For the remainder of this post, we will group the variables into a vector \( \mathbf{Y} = (Y_1, \ldots, Y_p) \), and assume a linear model for the relationship between our variables and the covariate:

\[ \mathbf{Y} = BX + E. \]

The relationship is therefore summarized by a vector of regression coefficients \( B \).

Using this model, the overall variance of \( \mathbf{Y} \) can be decomposed into a model and a residual component:

\[ \mathrm{Var}(\mathbf{Y}) = B\mathrm{Var}(X)B^T + \mathrm{Var}(E). \]

If we take a linear combination of the variables (which can be written in matrix notation as \( a^T \mathbf{Y} \) for a vector of coefficients \( a \)), we get a similar variance decomposition:

\[ \mathrm{Var}(a^T \mathbf{Y}) = a^T B\mathrm{Var}(X)B^T a + a^T\mathrm{Var}(E)a. \]

The main difference, however, is that this is a sum of scalar quantities, and therefore we can take their ratio:

\[ h^2(a) = \frac{a^T B \mathrm{Var}(X)B^T a}{a^T\mathrm{Var}(E)a}. \]

(In genetics, this ratio is known as the heritability.)

Whereas PCA seeks the linear combination \( \bar{Y} \) with the largest variance, PCEV looks for the linear combination which maximizes \( h^2(a) \).

Winner’s curse?

Unlike PCA, PCEV is likely to find a linear combination which is actually associated with our covariate of interest \(X\).
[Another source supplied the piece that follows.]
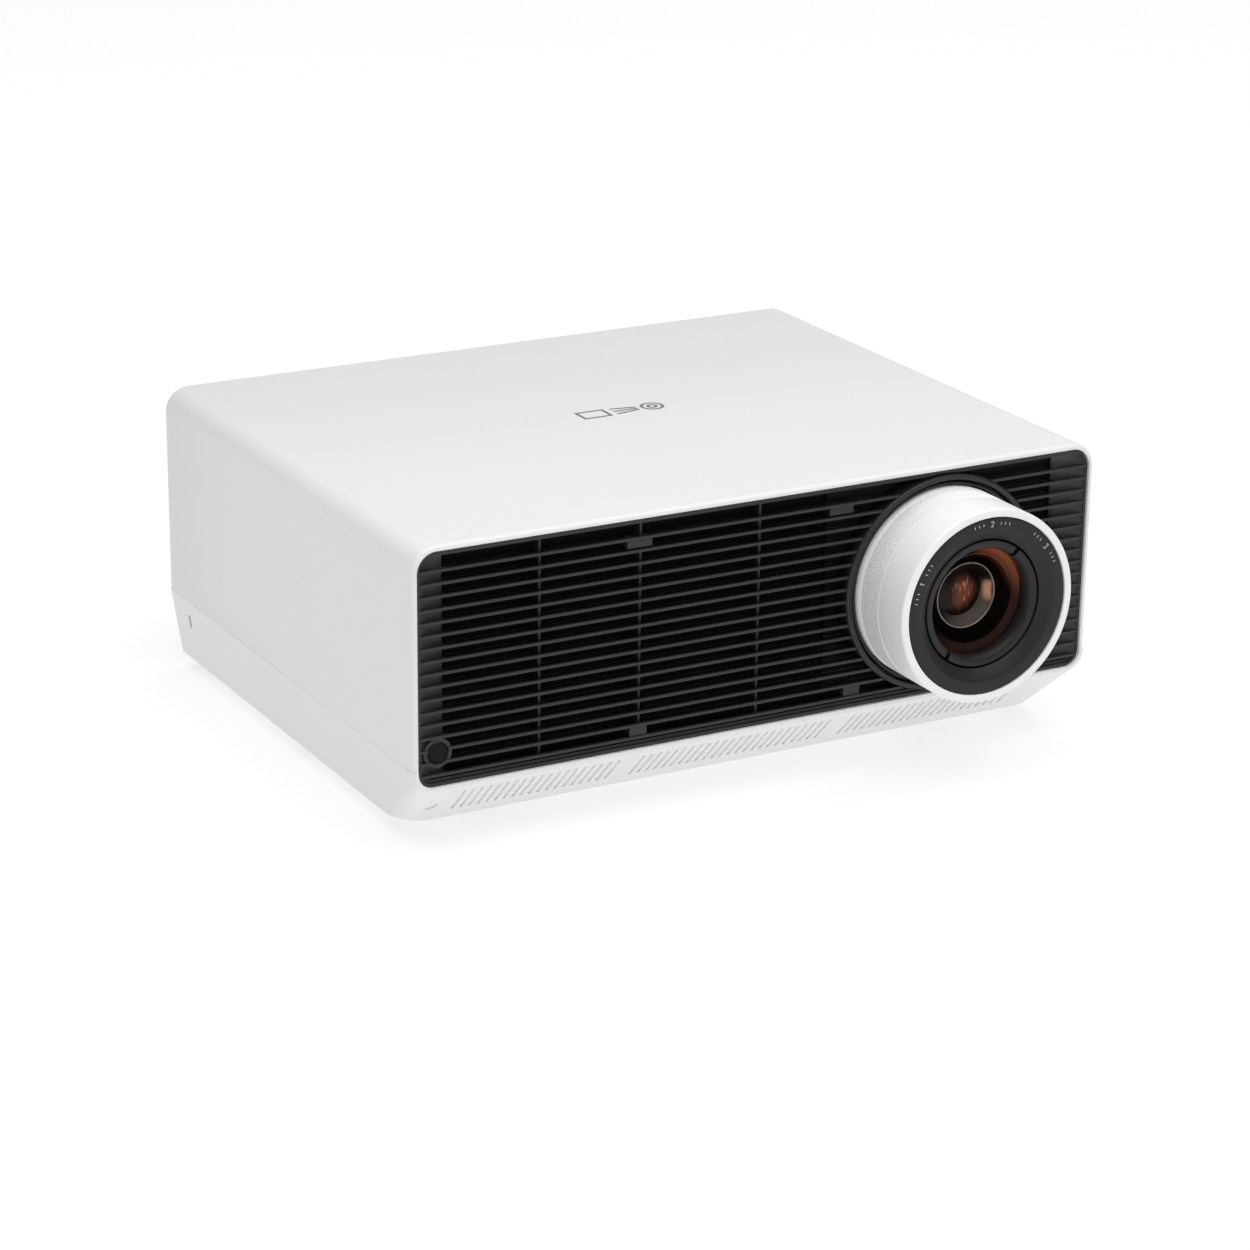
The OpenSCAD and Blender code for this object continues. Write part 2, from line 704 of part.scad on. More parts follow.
module focus_cell() {
    color([0.16, 0.16, 0.17]) case_frame() difference() {
        translate([lens_x, 0, lens_z]) rotate([-90, 0, 0]) rotate_extrude($fn = 128)
            polygon([[cell_r - 0.5, cell_front], [glass_r + 1.6, cell_front + 0.5],
                [glass_r + 0.3, cell_front + 3], [glass_r + 0.3, cell_front + 8],
                [17, cell_front + 15], [17, cell_end], [cell_r - 0.5, cell_end]]);
        for (a = [52, 232]) translate([lens_x, 0, lens_z]) rotate([0, -a, 0])
            span([glass_r - 1, cell_front - 1, -1.1], [cell_r + 1, cell_front + 2.4, 1.1]);
    }
}

// Meniscus with its bulge forward, both faces spheres: depth = radius - sqrt(radius^2 - r^2)
function sag(r, radius) = radius - sqrt(radius * radius - r * r);

module front_lens() {
    steps = [for (i = [0 : 10]) i / 10 * (glass_r + 0.2)];
    face = [for (r = steps) [r, cell_front + 3 + sag(r, 138)]];
    rear = [for (i = [10 : -1 : 0]) [steps[i], cell_front + 6.2 + sag(steps[i], 275)]];
    color([0.45, 0.3, 0.2, 0.6]) lens_turn() polygon(concat(face, rear));
}

module zoom_cell() {
    color([0.12, 0.12, 0.12]) lens_turn() polygon([[16, zoom_cell_y], [zoom_bore_r - run_gap, zoom_cell_y],
        [zoom_bore_r - run_gap, zoom_cell_y + zoom_cell_len], [16, zoom_cell_y + zoom_cell_len]]);
}

module zoom_lens() {
    color([0.6, 0.6, 0.7, 0.5]) lens_turn() intersection() {
        translate([0, zoom_cell_y + 2]) square([15.9, 12]);
        translate([0, zoom_cell_y + 34]) circle(32, $fn = 180);
        translate([0, zoom_cell_y - 18]) circle(32, $fn = 180);
    }
}

module aperture_stop() {
    color([0.07, 0.07, 0.07]) lens_turn() translate([11, zoom_cell_y + zoom_cell_len + zoom_travel + 3])
        square([zoom_bore_r - 11, 1.2]);
}

module rear_lens() {
    color([0.6, 0.6, 0.7, 0.5]) lens_turn() intersection() {
        translate([0, barrel_end - 14]) square([zoom_bore_r - 0.05, 9]);
        translate([0, barrel_end + 42]) circle(56, $fn = 180);
    }
}

module engine_housing() {
    color([0.6, 0.6, 0.62]) case_frame() difference() {
        span([beam_x0, eng_y0, eng_low], [lens_x + eng_hw, eng_y1, eng_high - eng_wall]);
        span([beam_x0 + eng_wall, eng_y0 + eng_wall, eng_low + eng_wall],
            [lens_x + eng_hw - eng_wall, eng_y1 - eng_wall, eng_high]);
        rod_y(22, eng_y0 - 1, eng_y0 + eng_wall + 1, lens_x, lens_z);
        rod_x(tube_r - 3, beam_x0 - 1, beam_x0 + eng_wall + 1, beam_y, lens_z);
        span([lens_x - 13, eng_y1 - eng_wall - 1, lens_z - 10], [lens_x + 13, eng_y1 + 1, lens_z + 10]);
    }
}

module engine_lid() {
    color([0.55, 0.55, 0.57]) case_frame() {
        span([beam_x0, eng_y0, eng_high - eng_wall], [lens_x + eng_hw, eng_y1, eng_high]);
    }
}

module prism() {
    color([0.7, 0.75, 0.8, 0.5]) case_frame() translate([0, 0, lens_z - 16]) linear_extrude(32)
        polygon([[lens_x - 18, beam_y - 18], [lens_x + 18, beam_y - 18], [lens_x + 18, beam_y + 18],
            [lens_x - 18, beam_y + 18]]);
    color([0.3, 0.3, 0.32]) case_frame() {
        span([lens_x - 20, beam_y - 20, eng_low + eng_wall], [lens_x + 20, beam_y + 20, lens_z - 16]);
    }
}

module mirror_chip() {
    color([0.3, 0.35, 0.4]) case_frame() {
        span([lens_x - 12, eng_y1 - eng_wall, lens_z - 9], [lens_x + 12, eng_y1 + 1, lens_z + 9]);
    }
}

module mirror_board() {
    color([0.1, 0.35, 0.2]) case_frame() {
        span([lens_x - 34, eng_y1 + 1, lens_z - 30], [lens_x + 34, eng_y1 + 1 + board_t, lens_z + 30]);
    }
}

module mirror_heatsink() {
    y0 = eng_y1 + 1 + board_t;
    color([0.75, 0.75, 0.77]) case_frame() {
        span([lens_x - 26, y0, lens_z - 24], [lens_x + 26, y0 + 3, lens_z + 24]);
        for (i = [0 : 8]) span([lens_x - 26 + i * 6.3, y0 + 3 - eps, lens_z - 24],
            [lens_x - 24.4 + i * 6.3, y0 + 20, lens_z + 24]);
    }
}

module mirror_ribbon() {
    y0 = eng_y1 + 1 + board_t;
    color([0.85, 0.85, 0.8]) case_frame() translate([lens_x - 10, 0, 0]) rotate([90, 0, 90])
        linear_extrude(20)
        polygon([[y0, lens_z - 26], [y0 + 0.5, lens_z - 26], [y0 + 0.5, board_top + 16],
            [y0 + 12, board_top + 4.5],
            [main_y[0] + 12, board_top + 4.5], [main_y[0] + 14, board_top], [main_y[0] + 13, board_top],
            [main_y[0] + 11.6, board_top + 4], [y0 + 11.8, board_top + 4], [y0, board_top + 15.6]]);
}

module collimator_tube() {
    color([0.35, 0.35, 0.37]) case_frame() difference() {
        union() {
            rod_x(tube_r, beam_x0 - tube_len, beam_x0, beam_y, lens_z);
            rod_x(tube_r + 5, beam_x0 - 3, beam_x0, beam_y, lens_z);
        }
        rod_x(tube_r - 3, beam_x0 - tube_len - 1, beam_x0 + 1, beam_y, lens_z);
    }
}

module relay_lens() {
    color([0.6, 0.6, 0.7, 0.5]) case_frame() {
        translate([beam_x0 - tube_len / 2, beam_y, lens_z]) rotate([0, 90, 0]) rotate_extrude($fn = 96)
            intersection() {
                translate([0, -6]) square([tube_r - 3.05, 12]);
                translate([0, -26]) circle(30, $fn = 180);
                translate([0, 26]) circle(30, $fn = 180);
            }
    }
}

module phosphor_wheel() {
    color([0.85, 0.8, 0.3]) case_frame() difference() {
        union() {
            rod_x(wheel_r, wheel_x, wheel_x + 1.5, beam_y, wheel_z);
            rod_x(8, wheel_x - 4, wheel_x + 4, beam_y, wheel_z);
        }
        rod_x(2 + run_gap, wheel_x - 5, wheel_x + 2, beam_y, wheel_z);
    }
}

module wheel_motor() {
    color([0.4, 0.4, 0.42]) case_frame() {
        rod_x(10, wheel_x - 14, wheel_x - 4.6, beam_y, wheel_z);
        rod_x(2, wheel_x - 5, wheel_x + 1, beam_y, wheel_z);
        span([wheel_x - 17, beam_y - 14, wall], [wheel_x - 14, beam_y + 14, wheel_z + 12]);
        span([wheel_x - 20, beam_y - 14, wall], [wheel_x - 2, beam_y + 14, wall + 3]);
    }
}

module laser_module() {
    color([0.5, 0.42, 0.3]) case_frame() {
        span([laser_x0, beam_y - 24, lens_z - 24], [laser_x1, beam_y + 24, lens_z + 24]);
        rod_x(13, laser_x1 - eps, laser_x1 + 5, beam_y, lens_z + 4);
    }
}

module laser_heatsink() {
    z0 = lens_z - 38;
    color([0.75, 0.75, 0.77]) case_frame() {
        span([laser_x0 - 5, sink_y0, z0], [laser_x0, sink_y0 + sink_d, lens_z + 36]);
        span([sink_x0, sink_y0, z0], [laser_x0 - 5 + eps, sink_y0 + sink_d, z0 + 3]);
        for (i = [0 : 11]) {
            span([sink_x0, sink_y0 + i * 6.7, z0 + 3 - eps],
                [laser_x0 - 5 + eps, sink_y0 + i * 6.7 + 1.5, lens_z + 36]);
        }
    }
}

// Square frame of a fan seen along its axis, with its four screw holes
module fan_square() {
    difference() {
        square(fan_s, center = true);
        for (sx = [-1, 1], sz = [-1, 1]) translate([sx * (fan_s / 2 - 4.5), sz * (fan_s / 2 - 4.5)])
            circle(2.1, $fn = 24);
    }
}

module fan_frames() {
    back = fan_y + fan_t;
    strut_t = 2.5;
    color([0.12, 0.12, 0.12]) case_frame() for (x = fan_x) translate([x, 0, fan_z]) {
        along_y(fan_y, back - strut_t) difference() {
            fan_square();
            circle(fan_bore_r);
        }
        along_y(back - strut_t, back) {
            difference() {
                fan_square();
                circle(fan_bore_r);
            }
            circle(hub_r);
            for (a = [10 : 90 : 280]) rotate(a) translate([hub_r - 1, -1.5])
                square([fan_bore_r - hub_r + 2, 3]);
        }
        rod_y(2, fan_y + 5, back - strut_t + 1, 0, 0);
    }
}

module fan_rotor(x) {
    color([0.17, 0.17, 0.18]) case_frame() translate([x, 0, fan_z]) difference() {
        union() {
            rod_y(hub_r, fan_y + 2, fan_y + fan_t - 3, 0, 0);
            intersection() {
                rod_y(fan_bore_r - 1.2, fan_y + 2, fan_y + fan_t - 3, 0, 0);
                for (i = [0 : fan_blades - 1]) translate([0, fan_y + fan_t / 2 - 0.5, 0])
                    rotate([0, i * 360 / fan_blades, 0])
                    rotate([38, 0, 0]) translate([hub_r - 2, -0.7, -fan_t])
                        cube([fan_bore_r, 1.4, 2 * fan_t]);
            }
        }
        rod_y(2 + run_gap, fan_y + 4, fan_y + fan_t, 0, 0);
    }
}

module left_fan_rotor() { fan_rotor(fan_x[0]); }
module right_fan_rotor() { fan_rotor(fan_x[1]); }

module main_board() {
    color([0.08, 0.3, 0.2]) case_frame() span([main_x[0], main_y[0], board_z],
        [main_x[1], main_y[1], board_top]);
}

module main_board_parts() {
    x = lens_x - 75;
    y = main_y[0] + 14;
    color([0.2, 0.2, 0.22]) case_frame() {
        span([x, y, board_top], [x + 32, y + 32, chip_z]);
        for (i = [0 : 7]) span([x, y + i * 4.3, chip_z - eps], [x + 32, y + i * 4.3 + 1.6, chip_z + 12]);
        for (i = [0 : 3]) span([x - 42, y + i * 10, board_top], [x - 28, y + 8 + i * 10, board_top + 1.2]);
        for (i = [0 : 4]) post(x - 55, y + i * 9, board_top, board_top + 9, 3);
        for (i = [0 : 2]) span([x - 22, y + 4 + i * 12, board_top],
            [x - 12, y + 13 + i * 12, board_top + 5]);
    }
}

module power_board() {
    color([0.45, 0.35, 0.12]) case_frame() span([power_x[0], power_y[0], board_z],
        [power_x[1], power_y[1], board_top]);
}

module power_board_parts() {
    x = power_x[0];
    y = power_y[0];
    color([0.2, 0.2, 0.22]) case_frame() {
        span([x + 8, y + 12, board_top], [x + 40, y + 42, board_top + 28]);
        for (i = [0, 1]) post(x + 56, y + 18 + i * 22, board_top, board_top + 32, 9);
        span([x + 46, y + 52, board_top], [x + 49, y + 92, board_top + 30]);
        for (i = [0 : 3]) post(x + 10 + i * 9, y + 54, board_top, board_top + 14, 3.5);
        span([x + 12, y + 62, board_top], [x + 32, y + 76, board_top + 12]);
    }
}

module inlet_wires() {
    y0 = panel_out - 26;
    bend = 6;
    color([0.5, 0.3, 0.15]) case_frame() for (p = [[-7, -2], [7, -2], [0, 2]])
        translate([inlet_x + p[0], 0, inlet_z + p[1]]) {
        rod_y(1.2, y0 - 2, y0, 0, 0);
        translate([0, y0 - 2, -bend]) rotate([0, 90, 0]) rotate([0, 0, 180]) rotate_extrude(angle = 90)
            translate([bend, 0]) circle(1.2);
        translate([0, y0 - 2 - bend, board_top - inlet_z - p[1]])
            cylinder(r = 1.2, h = inlet_z + p[1] - bend - board_top);
    }
}

module speaker_frames() {
    color([0.3, 0.3, 0.32]) case_frame() for (s = [-1, 1]) translate([s * speaker_x, 0, speaker_z])
        difference() {
        union() {
            span([-speaker_r - 4, panel_y - 4, -speaker_r - 4], [speaker_r + 4, panel_y, speaker_r + 4]);
            rod_y(speaker_r - 2, panel_y - 14, panel_y - 4 + eps, 0, 0);
            rod_y(12, panel_y - 22, panel_y - 14 + eps, 0, 0);
        }
        translate([0, panel_y + 0.2, 0]) rotate([90, 0, 0]) cylinder(r1 = speaker_r, r2 = 7, h = 13);
    }
}

module speaker_cones() {
    color([0.1, 0.1, 0.1]) case_frame() for (s = [-1, 1]) translate([s * speaker_x, panel_y - 1, speaker_z])
        rotate([90, 0, 0]) difference() {
            cylinder(r1 = speaker_r - 1.5, r2 = 6, h = 11);
            translate([0, 0, -1]) cylinder(r1 = speaker_r - 2.4, r2 = 5, h = 11);
        }
}

top_cover();
base_tray();
front_grille();
lens_collar();
dust_filter();
lens_shroud();
ir_window();
rear_panel();
power_inlet();
hdmi_ports();
usb_ports();
lan_port();
audio_jack();
joystick_bezel();
joystick_gimbal();
joystick_stem();
joystick_cap();
case_screws();
mount_inserts();
lock_plate();
rear_feet();
foot_nuts();
left_foot_pad();
left_foot_screw();
right_foot_pad();
right_foot_screw();
lens_barrel();
zoom_ring();
focus_ring();
lens_front_ring();
focus_cell();
front_lens();
zoom_cell();
zoom_lens();
aperture_stop();
rear_lens();
engine_housing();
engine_lid();
prism();
mirror_chip();
mirror_board();
mirror_heatsink();
mirror_ribbon();
collimator_tube();
relay_lens();
phosphor_wheel();
wheel_motor();
laser_module();
laser_heatsink();
fan_frames();
left_fan_rotor();
right_fan_rotor();
main_board();
main_board_parts();
power_board();
power_board_parts();
inlet_wires();
speaker_frames();
speaker_cones();
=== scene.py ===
import math

import bmesh
import bpy
import numpy as np
from mathutils import Matrix, Vector


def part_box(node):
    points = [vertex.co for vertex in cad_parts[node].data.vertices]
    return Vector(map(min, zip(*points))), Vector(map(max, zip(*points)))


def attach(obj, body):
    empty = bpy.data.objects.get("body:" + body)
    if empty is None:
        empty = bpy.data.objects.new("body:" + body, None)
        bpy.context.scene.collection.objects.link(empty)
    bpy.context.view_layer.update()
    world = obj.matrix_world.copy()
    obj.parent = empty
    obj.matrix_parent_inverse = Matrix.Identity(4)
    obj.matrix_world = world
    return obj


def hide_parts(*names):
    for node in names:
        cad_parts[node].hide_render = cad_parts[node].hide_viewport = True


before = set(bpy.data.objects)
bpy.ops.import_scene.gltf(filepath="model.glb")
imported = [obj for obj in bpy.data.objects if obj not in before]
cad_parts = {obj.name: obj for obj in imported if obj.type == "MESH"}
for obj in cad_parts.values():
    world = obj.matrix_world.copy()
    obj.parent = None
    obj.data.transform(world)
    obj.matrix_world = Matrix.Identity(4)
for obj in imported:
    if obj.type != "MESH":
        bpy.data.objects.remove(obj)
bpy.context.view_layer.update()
mm = 0.001

# ---------------------------------------------------------------- studio
# The projector stands on a white table under a broad overhead softbox, with a pale room all round.
# The camera stands off the front left corner.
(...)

Indeed, we are maximizing this association. Should this worry us? are we introducing some kind of bias?

Not necessarily. Doing linear regression between the linear combination \( \bar{Y} \) and \( X \) will most likely result in inflated estimates, but there are other ways to get correct p-values. As always, we can perform permutations and try to estimate the null distribution. As a special case, if there is only one covariate \( X \), we can actually derive an asymptotic distribution for the proportion of variance \( h^2(a) \). In other words, it is possible to perform correct inference with PCEV.

Is it any good?

I have spent a lot of time doing simulations and studying the overall behaviour of PCEV. I’m currently writing up the results and hope to submit them soon for publication (I’ll write a post about it when it’ll get published), but overall the results are very interesting:

  • The Type I error is well controlled, even in the presence of strong correlation between the variables \( Y_i \). The same can be said of PCA in general, but it is well known that a univariate analysis followed by a Bonferroni correction will tend to be too conservative, and therefore lead to smaller Type I error than desired.

  • The power of PCEV is generally much higher than that of PCA, and also higher than a univariate approach. I will share the details of these simulations at some other time.

Little attention

PCEV has, unfortunately, received little attention in the scientific community. I think there are mainly three reasons:

  1. It was originally introduced as Principal Components of Heritability (PCH), and therefore it had a strong genetic connotation. By changing the name, we hope we can make it visible to a broader audience.

  2. The original authors, as well as the people who extended their work, did not publish any software implementation of PCEV. Therefore, using it meant writing your own code from scratch. However, I am currently working on an R package. It is still in development, but it can already be used.

  3. People have been using other methods for a long time, and it’s hard to make them change their workflow. Hopefully, the paper can convince some of them of the advantages of PCEV.

I hope you find this method interesting! I will probably publish more post about it, since my doctoral work centers on an extension of this framework.